Do you want a different way for children to learn about desert life? This book uses familiar songs and poems to relate information about the interactions of living things in the desert environment. The book is written for ages 4 to 9 (grades P–3) but has the potential for use with older children. Everyone remembers the childhood song, "I'm a Little Teapot," but the author of this book uses the melody and changes the words to "I'm a Javelina." The physical description and behavior of this desert animal is carefully crafted to fit the tune, and the illustrations by Sherry Neidigh reflect the text content and are colorful drawings. Other animals described include bats, meerkats, desert tortoise, fennec fox, Gila monster, ostrich, and camels. Cactus and the desert habitat are also portrayed with separate lyrics. Naturalists who work in such places as Big Bend National Park provided verification of the biological content. There are also online teacher resources to support the teacher in developing lessons that use this book across the curriculum.
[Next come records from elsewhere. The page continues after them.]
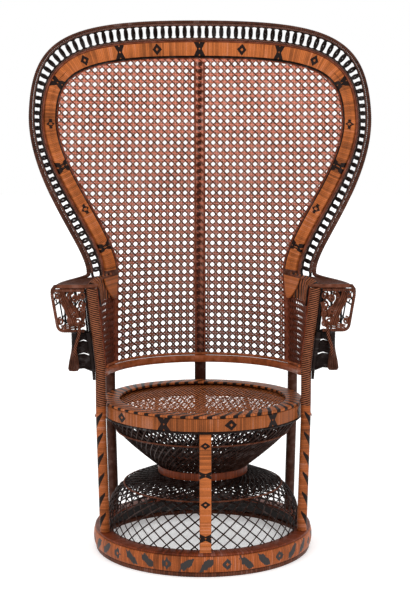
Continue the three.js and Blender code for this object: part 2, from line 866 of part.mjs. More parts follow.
// How far the rail has risen where it runs forward past the rear posts.
function railLift(degrees) {
  const share = Math.max(0, (rearPostAngle - degrees) / (rearPostAngle - frontPostAngle));
  return railRise * Math.min(share, 1) ** 2;
}

function addRail() {
  const inner = railOuterRadius - railDepth;
  const overrun = THREE.MathUtils.radToDeg(postRadius / postAxisRadius);
  const end = frontPostAngle - overrun;
  const sections = [];
  for (let i = 0; i <= fanSteps; i++) {
    const degrees = lerp(end, halfTurn - end, i / fanSteps);
    const lift = railLift(Math.min(degrees, halfTurn - degrees));
    sections.push([
      polar(inner, degrees, railHeight + lift),
      polar(railOuterRadius, degrees, railHeight + lift),
      polar(railOuterRadius, degrees, railTop + lift),
      polar(inner, degrees, railTop + lift),
    ]);
  }
  add("back_rail", loft(sections), "honey");
}

// The sheet's right-hand edge: straight up to the neck, and then inside the inner bead.
function sheetEdge() {
  const edge = [
    [sheetHalfWidth, sheetBottom],
    [sheetHalfWidth, neckTop - beadDiameter],
  ];
  for (let i = fanSteps; i >= 0; i--) {
    edge.push(besideFan(bandSpots, i / fanSteps, sheetEdgeOffset));
  }
  return edge;
}

function addBack() {
  const edge = sheetEdge();
  const polygons = netPolygons(edge, sheetColumnPitch, sheetRowPitch, sheetHoleShare);
  const place = (x, height, face) => backPoint(x, height, (face * sheetThickness) / 2);
  add("back_sheet", piercedSheet(polygons, place), "red");
  const half = bandWidth / 2;
  const shoulder = half - bandCrown * 2;
  const bandSection = [
    [-half, bandDepth / 2],
    [half, bandDepth / 2],
    [half, -bandDepth / 2],
    [shoulder, -bandDepth / 2 - bandCrown],
    [-shoulder, -bandDepth / 2 - bandCrown],
    [-half, -bandDepth / 2],
  ];
  add("back_band", fanBar(bandSpots, bandSection), "honey");
  add("inner_bead", fanBar(bandSpots, roundSection(innerBeadOffset, beadDiameter, beadSides)), "dark");
  add("outer_bead", fanBar(bandSpots, roundSection(outerBeadOffset, beadDiameter, beadSides)), "dark");
  add("rim_hoop", fanBar(rimSpots, roundSection(0, rimDiameter, reedSides)), "brown");
  addLoops();
}

// The border of open loops between the band and the rim hoop.
function addLoops() {
  const count = 2 * fanSteps;
  const polygons = [];
  for (let i = 0; i < count; i++) {
    const side = (1 - loopWidthShare) / 2;
    const hole = [
      [i + 0.5, loopTipShare],
      [i + side, loopShoulderShare],
      [i + side, 1 - loopShoulderShare],
      [i + 0.5, 1 - loopTipShare],
      [i + 1 - side, 1 - loopShoulderShare],
      [i + 1 - side, loopShoulderShare],
    ];
    polygons.push({ outline: rectangle(i, 0, i + 1, 1), hole });
  }
  const place = (u, v, face) => {
    const share = (2 * u) / count - 1;
    const root = besideFan(bandSpots, share, loopRootOffset);
    const tip = besideFan(rimSpots, share, loopTipOffset);
    const [x, height] = root.map((value, axis) => lerp(value, tip[axis], v));
    return backPoint(x, height, (face * loopThickness) / 2);
  };
  add("loop_border", piercedSheet(polygons, place), "dark");
}

// A wing's plan at a height: a shallow curve from the sheet's edge to the front post.
function wingPoint(share, height, out = 0) {
  const rear = backPoint(sheetHalfWidth + wingThickness / 2 + gap, height);
  const front = frontPostAxis(height);
  const axisRadius = Math.hypot(front.x, front.y);
  front.multiplyScalar((axisRadius - postOffset) / axisRadius).setZ(height);
  const spread = radians((rearPostAngle - frontPostAngle) / 2);
  const chord = front.clone().sub(rear);
  const outward = point(-chord.y, chord.x, 0).normalize();
  const bow = sheetRadius * (1 - Math.cos(spread));
  const control = rear.clone().lerp(front, 0.5).addScaledVector(outward, 2 * bow);
  const plan = new THREE.QuadraticBezierCurve3(rear, control, front);
  const along = plan.getTangent(share);
  const spot = plan.getPoint(share);
  return spot.add(point(-along.y, along.x, 0).multiplyScalar(out)).setZ(height);
}

function addWings() {
  const stakeTop = armPostTop;
  const stakeBottom = stakeTop - stakeHeight;
  const wingTop = stakeBottom - gap;
  const wingBottomAt = (share) => {
    const spot = wingPoint(share, railTop);
    const degrees = THREE.MathUtils.radToDeg(Math.atan2(spot.y, spot.x));
    return railTop + railLift(degrees) + 2 * gap;
  };
  const weave = (u, v, face) =>
    wingPoint(u, lerp(wingBottomAt(u), wingTop, v), face > 0 ? 0 : -wingThickness);
  const cells = gridPolygons(wingColumns, wingRows, wingHoleShare);
  addPair("wing_panel", piercedSheet(cells, weave), "red");
  const flutes = [];
  const stakeSteps = stakeCount * stakeSides;
  for (let i = 0; i < stakeSteps; i++) {
    flutes.push({ outline: rectangle(i, 0, i + 1, 1) });
  }
  const fluted = (u, v, face) => {
    const hollow = Math.round(u) % stakeSides === 0 ? 1 - stakeReliefShare : 1;
    const inward = face > 0 ? 0 : -wingThickness * (1 + hollow);
    return wingPoint(u / stakeSteps, lerp(stakeBottom, stakeTop, v), inward);
  };
  addPair("wing_stakes", piercedSheet(flutes, fluted), "brown");
}

// The arm's end outline in its front plane: out over the top, down the side, and back.
function armEndPath() {
  const postEdge = frontPostAxis(armPostTop).x + postRadius;
  const start = postEdge + gap + armEndDiameter / 2;
  const foot = armEndHeight - armDrop;
  const lowReach = armReach - armSlant;
  const corner = (fromX, fromZ, x, z, toX, toZ) =>
    new THREE.QuadraticBezierCurve3(point(fromX, 0, fromZ), point(x, 0, z), point(toX, 0, toZ));
  const path = new THREE.CurvePath();
  const topBend = point(armReach - armCorner, 0, armEndHeight);
  const sideTop = point(armReach, 0, armEndHeight - armCorner);
  const sideFoot = point(lowReach, 0, foot + armCorner);
  const footBend = point(lowReach - armCorner, 0, foot);
  path.add(new THREE.LineCurve3(point(start, 0, armEndHeight), topBend));
  path.add(corner(topBend.x, topBend.z, armReach, armEndHeight, sideTop.x, sideTop.z));
  path.add(new THREE.LineCurve3(sideTop, sideFoot));
  path.add(corner(sideFoot.x, sideFoot.z, lowReach, foot, footBend.x, footBend.z));
  path.add(new THREE.LineCurve3(footBend, point(armReach - armReturn, 0, foot)));
  return path;
}

function addArms() {
  const end = armEndPath();
  const hoopSections = armEndShares.map((share) => {
    const centre = end.getPoint(share);
    const along = end.getTangent(share);
    const across = point(along.z, 0, -along.x);
    const ring = [];
    for (let k = 0; k < poleSides; k++) {
      const angle = (2 * Math.PI * k) / poleSides;
      const spot = centre.clone().addScaledVector(across, (armEndDiameter / 2) * Math.cos(angle));
      ring.push(spot.setY(-armFrontDepth + (armEndDiameter / 2) * Math.sin(angle)));
    }
    return ring;
  });
  addPair("arm_end_hoop", loft(hoopSections), "brown");
  addRests(end);
  addArmRails();
  addScrolls(end);
  addCorbels();
}

// The rolled rest: the end outline drawn back to a small tail beside the rim's foot.
function addRests(end) {
  const front = -armFrontDepth + armEndDiameter / 2 + gap;
  const start = end.getPoint(0);
  const place = (u, v, face) => {
    const share = lerp(0, armEndShares[armEndShares.length - 2], u);
    const spot = end.getPoint(share);
    const along = end.getTangent(share);
    const half = (face * restThickness) / 2;
    const size = lerp(1, restTailShare, v);
    const x = start.x + (spot.x - start.x) * size + half * -along.z;
    const z = armEndHeight + (spot.z - armEndHeight) * size + half * along.x;
    return point(x, lerp(front, restTailDepth, v), z);
  };
  const cells = gridPolygons(restColumns, restRows, restHoleShare);
  addPair("arm_rest", piercedSheet(cells, place), "dark");
}

function addArmRails() {
  const radius = armRailDiameter / 2;
  const innerPath = new THREE.CatmullRomCurve3(
    innerRailShares.map((share) => wingPoint(share, armRailHeight, postOffset * share ** 2)),
  );
  addPair("arm_inner_rail", bar(innerPath, railSteps, radius), "brown");
  const [rimX, rimHeight] = besideFan(rimSpots, 1, 0);
  const rimFoot = backPoint(rimX, rimHeight);
  const reach = armReach - armCorner;
  const outerPath = new THREE.CubicBezierCurve3(
    rimFoot.clone().setZ(rimFoot.z - gap),
    rimFoot.clone().setZ(armRailHeight),
    point(reach, lerp(rimFoot.y, -armFrontDepth, armRailBendShare), armRailHeight),
    point(reach, -armFrontDepth, armRailHeight),
  );
  addPair("arm_outer_rail", bar(outerPath, railSteps, rimDiameter / 2, radius), "brown");
  addArmTops(innerPath, outerPath);
}

// The woven top of each arm, which lies between its two rails.
function addArmTops(innerPath, outerPath) {
  const inset = armRailDiameter / 2 + gap;
  const cells = [];
  for (let i = 0; i < armTopSteps; i++) {
    cells.push({ outline: rectangle(i / armTopSteps, 0, (i + 1) / armTopSteps, 1) });
  }
  const place = (u, v, face) => {
    const share = lerp(...armTopShares, u);
    const inner = innerPath.getPoint(share);
    const outer = outerPath.getPoint(share).setZ(armRailHeight);
    const inward = outer.clone().sub(inner).setLength(inset);
    const [near, far] = [inner.add(inward), outer.sub(inward)];
    return near.lerp(far, v).setZ(armRailHeight + (face * armTopThickness) / 2);
  };
  addPair("arm_top", piercedSheet(cells, place), "brown");
}

// A spiral reed in each arm's end, hung from the top of its hoop.
function addScrolls(end) {
  const reach = (scrollDiameter / 2) * Math.cos(Math.PI / reedSides);
  const top = armEndHeight - armEndDiameter / 2 - gap - reach;
  const startEdge = end.getPoint(0).x - armEndDiameter / 2;
  const room = armReach - armEndDiameter / 2 - startEdge - scrollSideClearance;
  const scrollRadius = (room - scrollDiameter) / 2;
  const centreX = startEdge + scrollRadius + scrollDiameter / 2;
  const tallRadius = (armDrop - armEndDiameter - scrollDiameter - scrollFootClearance) / 2;
  const centreZ = top - tallRadius;
  const spots = [];
  for (let i = 0; i <= scrollSteps; i++) {
    const share = i / scrollSteps;
    const radius = lerp(scrollRadius, scrollHeart, share);
    const turn = Math.PI / 2 - share * scrollTurns * 2 * Math.PI;
    const rise = radius * (tallRadius / scrollRadius) * Math.sin(turn);
    spots.push(point(centreX + radius * Math.cos(turn), -armFrontDepth, centreZ + rise));
  }
  const spiral = new THREE.CatmullRomCurve3(spots);
  addPair("arm_scroll", bar(spiral, scrollSteps, scrollDiameter / 2), "dark");
}

// Under each arm hang a tapered corbel, which leans outwards, and a brace along the post.
function addCorbels() {
  const top = armEndHeight - armDrop - armEndDiameter / 2 - gap;
  const stations = [
    [corbelFootRadius, corbelLength],
    [corbelNeckRadius, corbelLength * corbelNeckShare],
    [corbelTopRadius, 0],
  ];
  const lean = (drop) => (drop / corbelLength) * corbelLean;
  const sections = stations.map(([radius, drop]) =>
    roundOutline(radius, 0, corbelSides).map(([dx, dy]) =>
      point(corbelOffset + dx + lean(drop), -armFrontDepth + dy, top - drop),
    ),
  );
  addPair("arm_corbel", loft(sections), "dark");
  const tip = splayFloor - braceTipDrop;
  const braceStations = [tip, splayFloor, top].map((height) => {
    const share = (height - tip) / (top - tip);
    const radius = lerp(braceTipRadius, braceTopRadius, share);
    const beside = polar(postRadius + gap + radius, frontPostAngle, 0);
    return { centre: frontPostAxis(height).add(beside), radius };
  });
  const braceSections = braceStations.map(({ centre, radius }) =>
    roundOutline(radius, frontPostAngle).map(([dx, dy]) =>
      point(centre.x + dx, centre.y + dy, centre.z),
    ),
  );
  addPair("arm_brace", loft(braceSections), "dark");
}

addBaseRing();
addHourglass();
addSeat();
addPosts();
addRail();
addBack();
addWings();
addArms();

// The origin goes under the middle of the whole chair.
const bounds = new THREE.Box3().setFromObject(chair);
chair.position.y = -(bounds.min.y + bounds.max.y) / 2;

export default chair;
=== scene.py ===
"""A wicker peacock chair: the woven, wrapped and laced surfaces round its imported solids."""

import math

import bpy
import numpy as np
from bpy.props import FloatProperty, FloatVectorProperty, IntProperty, PointerProperty
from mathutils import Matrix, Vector


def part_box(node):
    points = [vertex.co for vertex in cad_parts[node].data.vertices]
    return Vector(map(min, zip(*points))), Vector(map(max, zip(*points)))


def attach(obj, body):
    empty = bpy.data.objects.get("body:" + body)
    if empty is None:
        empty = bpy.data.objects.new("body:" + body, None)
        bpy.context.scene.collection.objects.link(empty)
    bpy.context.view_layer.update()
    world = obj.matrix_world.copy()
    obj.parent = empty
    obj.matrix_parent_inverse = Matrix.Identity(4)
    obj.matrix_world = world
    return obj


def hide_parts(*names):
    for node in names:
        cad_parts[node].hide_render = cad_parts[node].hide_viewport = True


bl_info = {
    "name": "Peacock Chair",
    "version": (1, 0, 0),
    "blender": (4, 5, 0),
    "location": "View3D > Sidebar > Chair",
    "description": "Weaves, wraps and laces a peacock chair round its packed solids",
    "category": "Object",
}

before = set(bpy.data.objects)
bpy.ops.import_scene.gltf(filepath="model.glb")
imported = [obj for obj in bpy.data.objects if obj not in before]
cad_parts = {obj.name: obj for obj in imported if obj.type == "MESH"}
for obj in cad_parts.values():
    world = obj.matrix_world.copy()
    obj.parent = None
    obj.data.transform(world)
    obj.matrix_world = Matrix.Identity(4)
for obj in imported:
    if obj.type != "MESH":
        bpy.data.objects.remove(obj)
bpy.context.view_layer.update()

# Lengths are metres. Places that the frame gives are read from it.
MM = 0.001
CLEARANCE = 0.3 * MM
WELD = 0.02 * MM
SMOOTH_ANGLE = math.radians(60)
DRUM_LOW, DRUM_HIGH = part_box("seat_drum")
LEDGE_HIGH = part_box("base_ledge")[1]
WAIST_LOW, WAIST_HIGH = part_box("waist_band")
LASHING_LOW, LASHING_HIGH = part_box("post_lashing_right")
AXIS_Y = (DRUM_LOW.y + DRUM_HIGH.y) / 2
SEAT_RADIUS = DRUM_HIGH.x
STAND_HEIGHT = LEDGE_HIGH.z + CLEARANCE
RAIL_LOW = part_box("back_rail")[0].z
RAIL_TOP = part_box("back_sheet")[0].z - CLEARANCE
CROWN_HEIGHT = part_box("back_sheet")[1].z

# The woven sheet of the back stands this far from the seat's axis at its foot.
SHEET_RADIUS = SEAT_RADIUS + 1.3 * MM

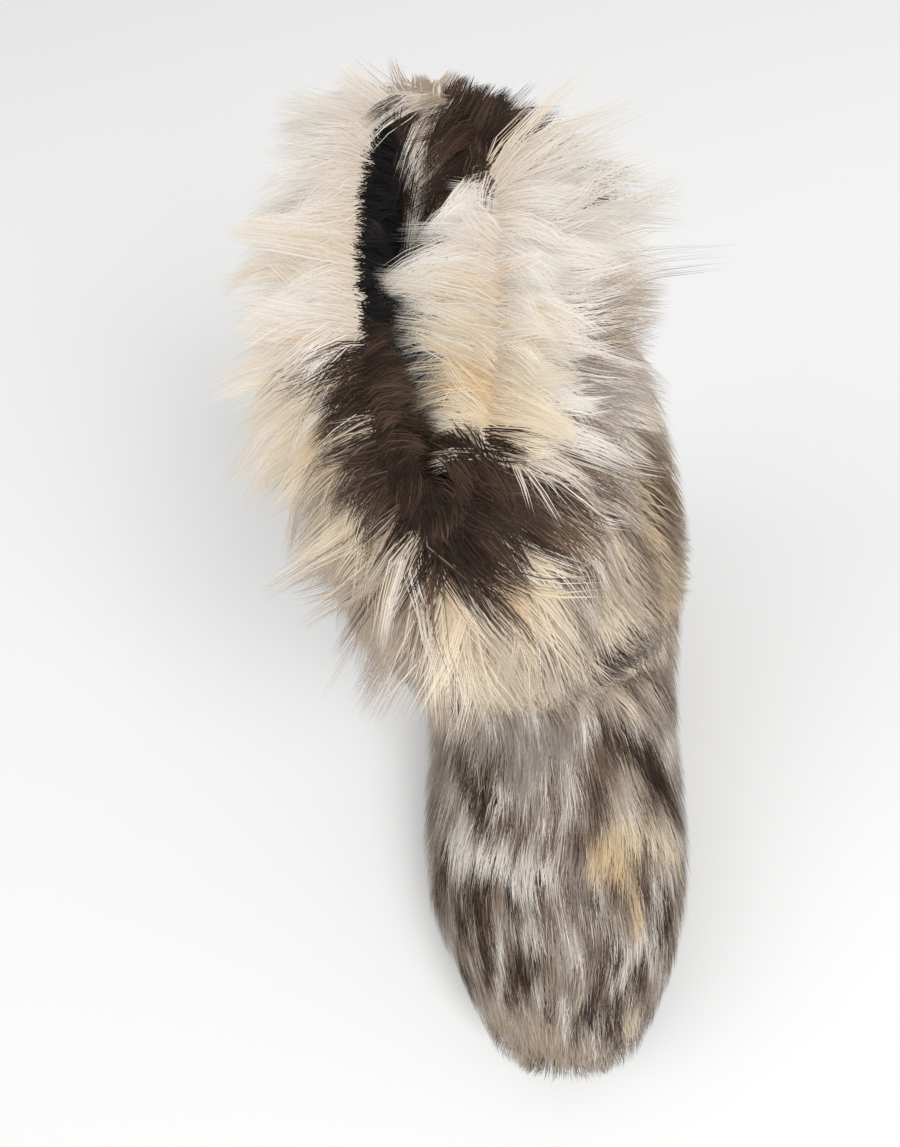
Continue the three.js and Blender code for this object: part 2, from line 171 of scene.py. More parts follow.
def cuff(q, angle, out=0.0):
    """Points of the cuff, q from 0 at its outer hem over the top to 1 at its inner hem."""
    q, angle, out = np.broadcast_arrays(*(np.asarray(v, float) for v in (q, angle, out)))
    steps = np.linspace(0, 1, len(CUFF_PROFILE))
    down, away = (np.interp(q, steps, CUFF_PROFILE[:, k]) for k in (0, 1))
    s = LAST - np.clip(down, 0, 1) * (LAST - CUFF_FROM)
    up, _, _ = body_directions(np.full_like(q, LAST), angle, np.zeros_like(q))
    p = body(s, angle, away) + up * (np.maximum(0, -down) * CUFF_DROP)[..., None]
    if np.any(out):
        p = p + cuff_outward(q, angle) * out[..., None]
    return p


def cuff_outward(q, angle):
    """Unit vectors out of the cuff's surface."""
    along = cuff(np.minimum(1, q + 0.03), angle) - cuff(np.maximum(0, q - 0.03), angle)
    around = cuff(q, angle + 0.04) - cuff(q, angle - 0.04)
    return unit(np.cross(around, along))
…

Sheet music for the songs used is found at

The last six pages of the book are titled "For Creative Minds." The first page consists of descriptions of different kinds of desert habitats: tropical, polar, coastal, and cold-winter deserts. The next page, entitled "Desert Fun Facts," reinforces some of the content found in the poetry of the earlier pages. At the bottom of this page is a set of questions about the location of either deserts or organisms. The readers are directed to the map that is found on the next two pages. The answers are found upside-down at the bottom of this page. The images of the animals on the map are somewhat difficult to see in some cases. However, the deserts are clearly indicated and can be used to demonstrate that deserts are found on every continent. The map is somewhat confusing because of the various font sizes. Continents are identified in the largest bold font. The deserts are identified by lower-case non-bold font, but the words "Europe" and "Arctic" are the same font and size as the word "Sahara." Some specific places are identified on the map, but there does not appear to be a rationale for the choice. For example, the United States and Canada are identified on the map, but not Mexico; Russia, but not China. The last two pages of this section consist of descriptions of desert adaptations. There are drawings of the identified plants and animals that might have the described characteristics. The reader is to match the description with the appropriate plant or animal. The answers appear upside-down on the last page.

Although this reviewer did have some difficulty matching the new lyrics of "Out in the Desert" to "Over the River," most of the lyrics work very well and provide a fun and interactive way for adults and children to learn about adaptations of plants and animals for desert living. Some of these lyrics could be used as models for older children and high school students to develop their own lyrics about adaptations found in organisms in other biomes. This approach not only helps students to focus on key ideas but can also be used as an assessment by teachers to determine what the students have found important.